Key Decisions for Investors

  • Establish a 2% portfolio short GBP position: buy 3-month GBP/USD put options sized to 2% NAV (strike ~2.5% below spot) or short FXB (Invesco CurrencyShares British Pound Sterling Trust) with a stop if GBP falls >4% or recovers >2% from entry; target holding 1–3 months.
  • Reduce UK domestic equity exposure by 3–5%: underweight FTSE 250/small caps and implement a relative trade—long FTSE 100 via EWU (iShares MSCI United Kingdom ETF) + short FTSE 250 exposure via futures or tracker funds — horizon 3–6 months, rebalance if domestic political risk premium compresses by >100bps.

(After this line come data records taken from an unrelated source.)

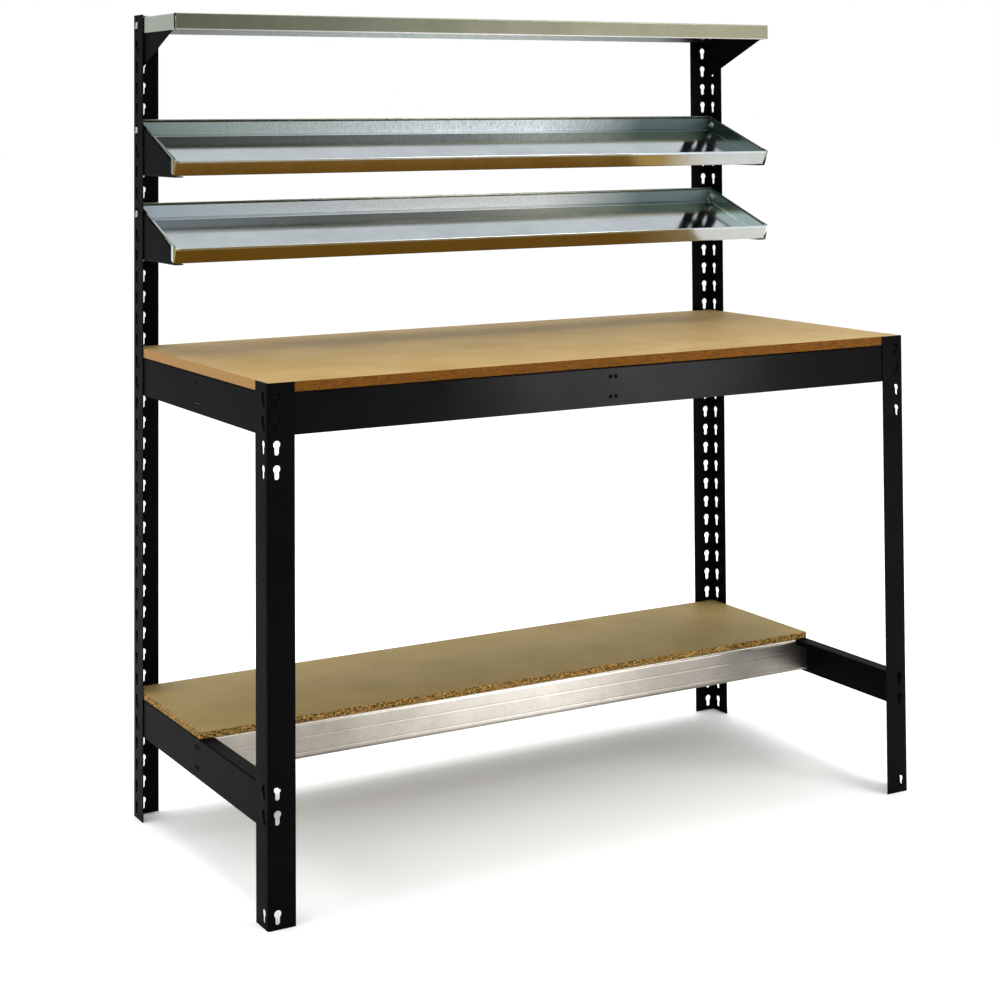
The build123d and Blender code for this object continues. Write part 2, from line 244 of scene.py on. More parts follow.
@dataclass(frozen=True)
class PowderCoat(Finish):
    """Black polyester powder, sprayed and baked on folded steel."""

    # Deep satin black with a faint orange peel: flat faces stay even, edges catch a thin light
    title: str = "Black powder coat on folded steel"
    colour: str = "#050505"
    dusty: str = "#0B0B0B"
    peel: float = 1.6
    peel_depth: float = 0.05
    cloud: float = 140.0
    gloss: float = 0.01
    sheen: Point = (0.36, 0.46)

    def dress(self, tree: Tree, shader: Node, place: Socket) -> None:
        """Adds an even black, faint handling haze and orange peel."""
        haze = noise(tree, place, (self.cloud,) * 3, 4.0)
        peel = noise(tree, place, (self.peel,) * 3, 2.0)
        feed(tree, shader, {
            "Base Color": mix(tree, spread(tree, haze, 0.0, 0.6), self.colour, self.dusty),
            "Roughness": spread(tree, haze, *self.sheen),
            "Specular IOR Level": self.gloss,
            "Normal": bumps(tree, peel, 0.35, self.peel_depth),
        })


@dataclass(frozen=True)
class Galvanised(Finish):
    """Hot-dip galvanised steel sheet, cold folded."""

    # Bright grey metal, nearly mirroring, with fine crystal streaks and soft dull blotches
    title: str = "Galvanised steel sheet"
    light: str = "#BDC2C4"
    dark: str = "#8F9597"
    crystal: Sequence[float] = (1.6, 1.6, 9.0)
    streak: Sequence[float] = (2.5, 2.5, 120.0)
    cloud: float = 90.0
    blotches: Point = (0.15, 0.6)
    crystals: Point = (0.0, 0.4)
    dullness: Point = (0.12, 0.26)
    relief: float = 0.25
    relief_depth: float = 0.04
    edge: float = 1 * MM

    def dress(self, tree: Tree, shader: Node, place: Socket) -> None:
        """Adds fine crystals, streaks and blotches."""
        crystals = noise(tree, place, self.crystal, 3.0)
        streaks = noise(tree, place, self.streak, 4.0)
        blotch = noise(tree, place, (self.cloud,) * 3, 5.0)
        base = mix(tree, spread(tree, blotch, *self.blotches), self.light, self.dark)
        dull = [spread(tree, pattern, *self.dullness) for pattern in (blotch, streaks)]
        height = mix(tree, 0.5, streaks, crystals)
        feed(tree, shader, {
            "Base Color": mix(tree, spread(tree, crystals, *self.crystals), base, self.dark),
            "Roughness": mix(tree, 0.5, *dull),
            "Metallic": 1.0,
            "Normal": bumps(tree, height, self.relief, self.relief_depth),
        })
        self.wear(tree, shader, place, streaks)

    def wear(self, tree: Tree, shader: Node, place: Socket, streaks: Socket) -> None:
        """Lays what wear leaves over the colour and roughness already linked, here nothing."""


@dataclass(frozen=True)
class RolledChannel(Galvanised):
    """Galvanised sheet rolled into a channel."""

    # Pale satin metal with streaks along it, painted darker towards its ends as a reflection
    title: str = "Galvanised roll-formed channel"
    light: str = "#CEC7BF"
    dark: str = "#9D978F"
    crystal: Sequence[float] = (6.0, 1.6, 1.6)
    streak: Sequence[float] = (160.0, 2.5, 2.5)
    cloud: float = 55.0
    dullness: Point = (0.3, 0.4)
    relief: float = 0.05
    edge: float = 0.4 * MM
    top: float = 0.0
    fold: float = 2.2 * MM
    # The top fold's pale line is a painted highlight; towards both ends a painted reflection darkens
    # it
    bright: str = "#FFFDF8"
    left_end: Point = (-0.08, -0.4)
    right_end: Point = (0.05, 0.28)
    ends: str = "#C3C2BF"

    def wear(self, tree: Tree, shader: Node, place: Socket, streaks: Socket) -> None:
        """Paints a darker reflection towards the channel's ends and a highlight along its top fold.
        """
        x, _, z = axes(tree, place)
        ends = [zone(tree, x, *end) for end in (self.left_end, self.right_end)]
        fold = zone(tree, z, self.top - self.fold - self.edge, self.top - self.fold)
        base = fed(shader, "Base Color")
        base = mix(tree, maths(tree, "MAXIMUM", *ends), base, self.ends, "MULTIPLY")
        feed(tree, shader, {"Base Color": mix(tree, fold, base, self.bright)})


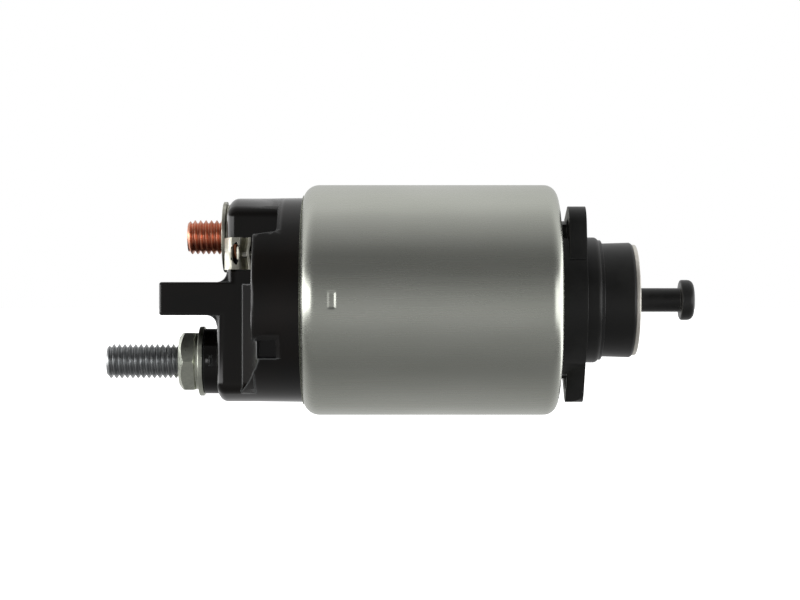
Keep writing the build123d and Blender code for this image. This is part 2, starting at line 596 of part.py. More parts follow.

  • Buy 1–2% NAV of protection on UK rates: purchase 1–3 month put options on UK 10y gilt futures (ICE) or pay-fixed receive-floating in a short-dated swap to hedge a >15bp move higher in 10y yields; increase protection if gilt volatility (OTC/ICE implied) rises >30%.
  • If UK snap election odds rise above 15% (per bookmakers/OIS-implied moves) within 30 days, increase GBP/gilt hedges to 3–5% NAV and add short positions in domestic cyclical sectors (construction, regional banks) sized to 1–2% NAV each.